Role separation allows us to allocate different hardware based on node requirements and prevents interference between different responsibilities.
Cluster Split-Brain Issue
Split-brain occurs due to network isolation between nodes in a cluster.
Assume a three-node cluster where the master node (node1) loses connection with other nodes (network partition). Node2 and Node3 will deem node1 as down and initiate a new master election. If node3 gets elected, the cluster continues serving requests. Node2 and Node3 form their own cluster, while node1 forms its own. Data desynchronization occurs, leading to data discrepancies.
When the network partition resolves, with two master nodes existing, the cluster state becomes inconsistent, resulting in a split-brain scenario.
Solution: A node needs more than (number of eligible nodes + 1) / 2 votes to be elected as master. Therefore, an odd number of eligible nodes is recommended. The corresponding configuration is discovery.zen.minimum_master_nodes, which became the default in ES 7.0+, so split-brain issues are generally less common now.

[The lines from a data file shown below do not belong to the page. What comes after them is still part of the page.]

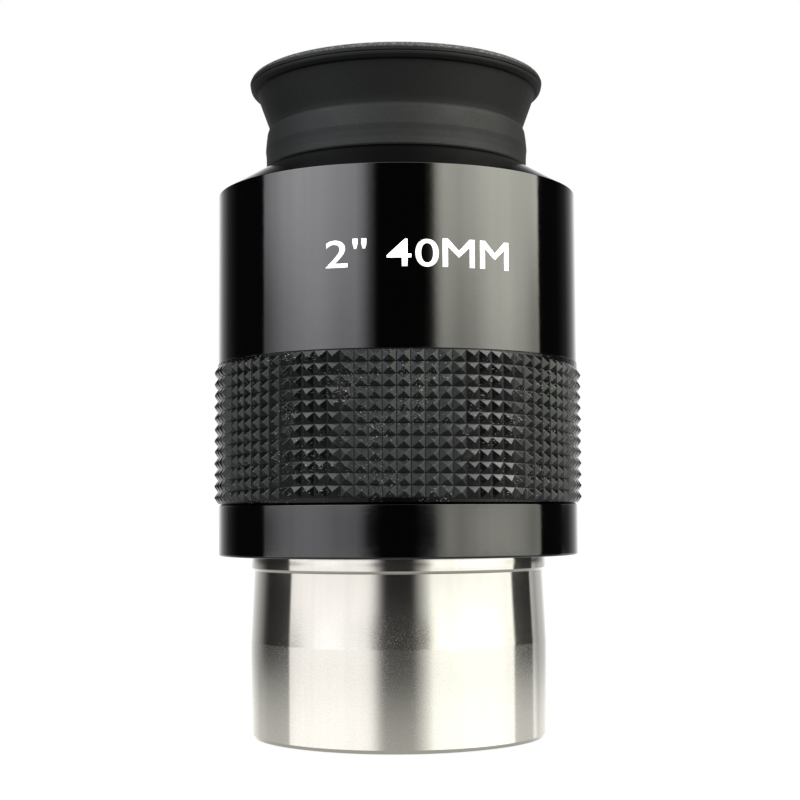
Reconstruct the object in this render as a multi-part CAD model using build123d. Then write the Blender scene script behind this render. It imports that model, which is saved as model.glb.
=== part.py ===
from build123d import *
import math
import os

os.makedirs("parts", exist_ok=True)

# Two-inch telescope eyepiece with a fold-down rubber eyecup.
# All sizes in millimetres. +Z is the optical axis, pointing towards the eye.
# The origin is the centre of the barrel's lower (telescope) end.
# Sizes shared by several pieces come first; the rest head each piece's section.

# ---------------------------------------------------------------- shared sizes
fit = 0.02                # radial gap in screwed and slip joints
slide_gap = 0.05          # wider radial gap round the lenses, cell, collar and spigot

# joint between the barrel and the lower housing
barrel_seat_z = 30.75     # shoulder that stops the barrel in a focuser
collar_recess = 0.50      # how far the collar sits up inside the lower housing
collar_top = barrel_seat_z + collar_recess
collar_r = 25.35
stop_seat_r = 23.90       # counterbore for the field stop ring
stop_seat_z = 32.10
skirt_bore_r = 24.60

# joint between the two housings
skirt_top = 39.55
spigot_r = 26.90          # lower housing's threaded spigot
grip_seat_r = 29.90
grip_seat_top = 63.62
screw_r = 1.25
screw_z = 44.60
screw_angles = (30, 150, 270)

# upper housing, its bore and its neck
body_r = 31.10
body_bore_r = 26.50
body_thread_r = 27.00     # threaded lower part of the bore
body_thread_top = 56.20
cell_shoulder_z = 91.00
neck_r = 21.50
neck_bore_r = 20.00
neck_groove_r = 20.95
neck_groove_z0 = 99.40
neck_groove_z1 = 101.40
neck_top = 103.50

# lenses and the cell that holds them
eye_lens_r = 18.50
field_lens_r = 22.50
cell_z0 = body_thread_top
cell_bore_r = field_lens_r + slide_gap
cell_flange_r = 17.20     # inner radius of the flange the eye group sits on
eye_ring_r = 19.10
field_ring_r = 22.95

# eyecup: one rubber moulding, in three zones so that it can fold
cuff_z1 = 104.88
wall_foot_r = 22.05
wall_z1 = 111.47
rim_inner_r = 23.30


# ---------------------------------------------------------------- helpers
def point(r, z):
    return Vector(r, 0, z)


def turned(start, *steps):
    """Solid of revolution about Z from a closed outline of (r, z) points.
    A step of two points is an arc through the first to the second."""
    edges = []
    here = point(*start)
    for step in steps:
        if isinstance(step[0], tuple):
            via, end = point(*step[0]), point(*step[1])
            edges.append(Edge.make_three_point_arc(here, via, end))
        else:
            end = point(*step)
            edges.append(Edge.make_line(here, end))
        here = end
    edges.append(Edge.make_line(here, point(*start)))
    return revolve(Face(Wire(edges)), Axis.Z, 360)


def slots(face_z, depth, inner_r, outer_r, width, upward):
    """Cutter for two opposite spanner slots across a retaining ring's face.
    It runs from 1 mm inside inner_r to 3 mm outside outer_r."""
    length = outer_r - inner_r + 4
    middle_r = (outer_r + inner_r) / 2 + 1
    middle_z = face_z + depth / 2 if upward else face_z - depth / 2
    one = Pos(middle_r, 0, middle_z) * Box(length, width, depth)
    two = Pos(-middle_r, 0, middle_z) * Box(length, width, depth)
    return one + two


def save(shape, name):
    export_step(shape, f"parts/{name}.step")


# ---------------------------------------------------------------- barrel
barrel_r = 25.40          # 50.8 mm standard diameter
mouth_chamfer = 0.40
mouth_chamfer_h = 0.80
undercut_z = 16.40        # where the full diameter starts to taper inwards
undercut_r = 24.85        # narrow end of the taper, just below the collar
collar_z = 28.40
collar_chamfer = 0.45
filter_minor_r = 23.60    # minor radius of the M48 x 0.75 internal filter thread
filter_chamfer = 0.35
filter_bore_top = 5.40    # 5.2 mm of thread and 0.2 mm of run-out
filter_taper_h = 0.40
barrel_bore_r = 23.20
barrel_spigot_r = skirt_bore_r - slide_gap
barrel_spigot_top = 37.50

barrel = turned(
    (filter_minor_r + filter_chamfer, 0),
    (barrel_r - mouth_chamfer, 0),
    (barrel_r, mouth_chamfer_h),
    (barrel_r, undercut_z),
    (undercut_r, collar_z),
    (collar_r - collar_chamfer, collar_z),
    (collar_r, collar_z + collar_chamfer),
    (collar_r, collar_top),
    (barrel_spigot_r, collar_top),
    (barrel_spigot_r, barrel_spigot_top),
    (stop_seat_r, barrel_spigot_top),
    (stop_seat_r, stop_seat_z),
    (barrel_bore_r, stop_seat_z),
    (barrel_bore_r, filter_bore_top + filter_taper_h),
    (filter_minor_r, filter_bore_top),
    (filter_minor_r, filter_chamfer),
)
save(barrel, "barrel")

# ---------------------------------------------------------------- field stop ring
# sharp-edged ring that limits the field; it drops into the barrel's counterbore
stop_r = 22.60
stop_edge_h = 0.90        # height of the sharp edge above the seat
stop_bottom_flare = 0.50
stop_top_flare = 0.75
stop_outer_r = stop_seat_r - fit
stop_top = stop_seat_z + 2.60

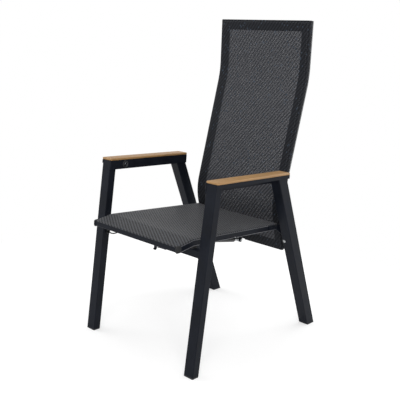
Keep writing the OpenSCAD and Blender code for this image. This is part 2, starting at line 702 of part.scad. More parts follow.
module release_head() {
    color(steel) on_spring() difference() {
        union() {
            head_block(-10, head_l);
            bar_y(head_l - eps, head_l + neck_l, neck_r);
            // two lugs that carry the lever
            intersection() {
                head_block(-lug_reach, -10 + eps);
                for (s = [-1, 1]) translate([s * (head_w / 2 - 2) - 2, -lug_reach - 1, 2])
                    cube([4, lug_reach, head_w]);
            }
        }
        bar_x(-head_w / 2 - 1, -head_w / 2 + trunnion_in + 0.5, trunnion_r + running_gap);
        bar_x(head_w / 2 - trunnion_in - 0.5, head_w / 2 + 1, trunnion_r + running_gap);
        bar_y(head_l - 12, head_l + neck_l + 1, rod_d / 2 + running_gap);
        bar_y(-11, head_l - 11, release_pin_r + running_gap);
        translate([0, lever_y, lever_z]) bar_x(-head_w, head_w, lever_pin_r + running_gap);
    }
}
module spring_rod() {
    color("#d5d7da") on_spring() {
        bar_y(head_l - 11.5, piston_at, rod_d / 2);
        bar_y(piston_at - eps, piston_at + 10, cyl_bore_r - running_gap);
    }
}
// Half section of the cylinder: rolled ends, and a crimp round the rod's guide
roll_r = 2.5;
crimp_at = 8;
crimp_deep = 0.8;
function cylinder_profile() = concat([[0, 0]],
    [for (a = [-90:15:0]) [cylinder_d / 2 - roll_r, roll_r] + roll_r * [cos(a), sin(a)]],
    [for (a = [180:30:360]) [cylinder_d / 2, crimp_at] + crimp_deep * [a > 180 && a < 360 ? -sin(a - 180) : 0,
                                                                      -cos(a - 180)]],
    [for (a = [0:15:90]) [cylinder_d / 2 - roll_r, cylinder_l - roll_r] + roll_r * [cos(a), sin(a)]],
    [[0, cylinder_l]]);
module spring_cylinder() {
    color(plastic) on_spring() difference() {
        translate([0, cyl_start, 0]) rotate([-90, 0, 0]) rotate_extrude() polygon(cylinder_profile());
        bar_y(cyl_start - 1, cyl_start + 13, rod_d / 2 + running_gap);
        bar_y(cyl_start + 12, cyl_end - 6, cyl_bore_r);
        bar_y(cyl_end - 4, cyl_end + 1, eye_stem_r + running_gap);
    }
}
eye_stem_r = 4;
spring_eye_w = 12;
module spring_eye() {
    color(steel) on_spring() difference() {
        union() {
            bar_y(cyl_end - 3.5, spring_l - 5, eye_stem_r);
            bar_y(cyl_end, cyl_end + 12, 7);
            translate([0, spring_l, 0]) bar_x(-spring_eye_w / 2, spring_eye_w / 2, spring_eye_r);
        }
        translate([0, spring_l, 0]) bar_x(-10, 10, eye_pin_d / 2 + eye_play);
    }
}

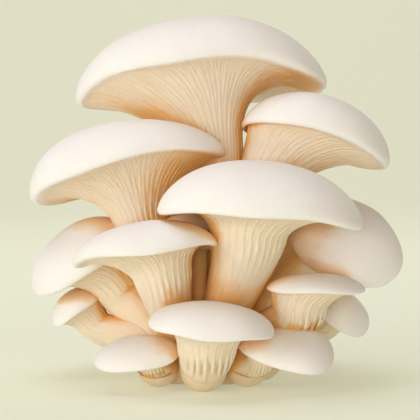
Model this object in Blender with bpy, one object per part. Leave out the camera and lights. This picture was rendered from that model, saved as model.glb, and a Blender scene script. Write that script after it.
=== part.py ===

For instance, in the three-node cluster above, a node needs more than (3+1)/2 = 2 votes. Node3 receives votes from Node2 and Node3, becoming the master. Node1 only gets its own vote and isn’t elected. The cluster still has only one master, avoiding split-brain.
Cluster Distributed Storage
When adding a new document, it should be saved to different shards to ensure data balance. So, how does the coordinating node determine which shard the data should be stored in?
ES uses a hash algorithm to calculate which shard a document should be stored in.
Formula: shard = hash(_routing) % number_of_shards
Explanation:
_routingdefaults to the document’s ID.- The algorithm depends on the number of shards, so once an index is created, the shard count cannot be changed.
New Document Flow:
Flow:
- Add a document with
id = 1. - Perform a hash operation on the ID. If the result is 2, it’s stored in shard-2.
- The primary shard for shard-2 is on node3, so the data is routed to node3.
- Save the document.
- Synchronize with shard-2’s replica-2 on node2.
- Return the result to the coordinating-node.
Cluster Distributed Queries
ES queries are divided into two phases:
- Scatter phase: The coordinating node distributes the request to every shard.
- Gather phase: The coordinating node aggregates search results from data nodes, processes them into a final result set, and returns it to the user.
Cluster Fault Tolerance
The cluster’s master node monitors the status of nodes. If a node fails, it immediately migrates the failed node’s shard data to other nodes to ensure data safety. This is known as fault tolerance.
Assume a three-node cluster where node1 is the master.
- Node1 goes down.
- A new master election is needed. Assume node2 is elected.
- After node2 becomes the master, it checks the cluster status. Discovering that node1’s shards have no replica nodes, it needs to migrate the data from node1 to node2 and node3.